Did you know that you can physically leave your fishbowl and still be completely stuck in it, swimming the same monotonous circles, the same mistakes, the same bad decisions, the same insecurities, the same confusion, the same lack of knowledge, the same miss-education…

The same stagnant water and bad fish-flakes can follow you wherever you go, if you allow it.

Change is nothing if it is only physical.

This is something that I personally know, but just because I know it doesn’t mean it’s right for you. It might be wrong for you, personally… All I know is that I know that we don’t know.

But I don’t know what you know…

Of all the things I’ve learnt this past year, I cannot think of one thing that is easy to share, to teach, to explain… The thing is that I can’t teach you anything new. I can’t give you any knowledge that isn’t already living somewhere in the recesses of your heart. As The Prophet say’s,

“No man can reveal to you aught but that which already lies half asleep in the dawning of your knowledge”.

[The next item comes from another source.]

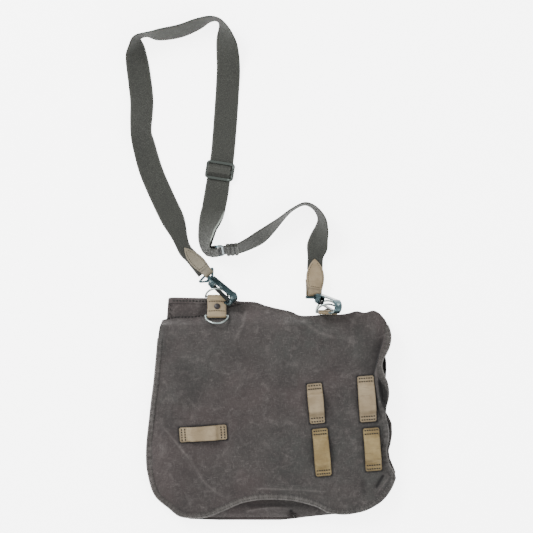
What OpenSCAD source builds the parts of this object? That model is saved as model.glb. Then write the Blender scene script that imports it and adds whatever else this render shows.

I will be “home” soon. Back in Australia, back in the Central Coast. Back with the verandah and the washing line, back with my mother and her pending Sewing-Machine lessons with me, back to my brother and his loud noises and spoilt behaviour. Back to the energy-consuming, planet-murdering A/C, back to a house that leaves way too many lights on and watches way to much T.V. (or doesn’t watch it, but still has it on all the same). Back to the garden that I want to grow Vegies [Subjee] in, back to the melodic passing trains and dinners at Terrigal Thai. Back to spending too much money on petrol, back to yet another country that is using too much fuel, back to frozen meat, packaged in plastic, lining the walls of the supermarket. Back to my amazing friends who never forget how to have a good time! Back to a life I love. And maybe even a life I am now a little more uncomfortable in…

So many “normal” things will be a discomfort after such an amazing 8 months of living a simple life in A’bad, India.

I don’t want A/C.

I don’t want T.V.

I don’t want to be brainwashed by our supermarkets.

I don’t want to ignore my conscience.

I don’t want to eat meat (but it tastes so good!).